Last week I just had a couple of hours, and around Thursday I went to the garage to do a "light check".

Also my old man was around (he's been around electricity all is life, and made is living repairing appliances, and all sorts of stuff), so I asked him to give me a hand and see if we could sort it out.

I checked the battery, and the voltage with the bike off and on was stable and within parameters.

Then we did an "easy earth check" with a multimeter, red on the battery, black on the frame, and got an easy stable reading, so basically the earth connection was good.

I checked the light connector under the seat, took it off, did some light cleaning (well, I blew on it a bit), and put it back together. No dirt, no dust, no grime, nothing. One thing that I saw was that the wire that connected to the tail light was stuck between the fender and the frame, next to the right shock, and it was really stuck. The wire was bent quite badly.
Sort it out with a zip tie.

I finally checked the tail light.
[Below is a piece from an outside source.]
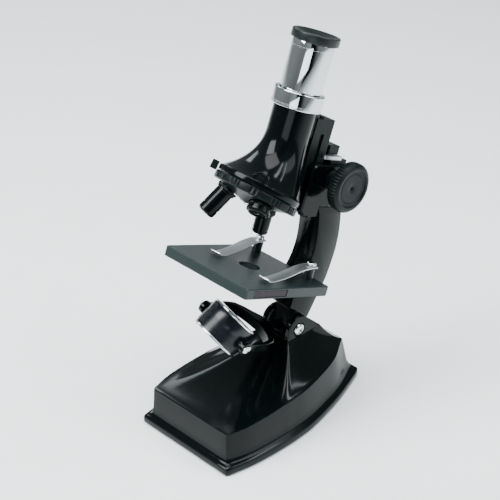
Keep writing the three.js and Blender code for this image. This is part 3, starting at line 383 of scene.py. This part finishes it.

I took the bulb out, checked the socket, and it seemed nice and clean, but I saw something i didn't see before, what looked like dirt between the socket and the reflector. Oxidation. But the inside of the socket was good.

Then my old man picked up a screwdriver, put a cloth around it, and he sort of lightly scratched the contacts... I closed everything, turned the bike on, the light came up, and it's been running great ever since...

Well it's sorted, can't say if it had something to do with the stuck wire, or just the contacts...

I sort of feel stupid, but I learned a few things from the old man. I just have to pay more attention to the little details, like the bent wire, and even if it's simple and silly, if I have done it already, do it and check it again just in case!

Thank you, guys, for the replies, suggestions and tips.

Great result, thanks for the updates.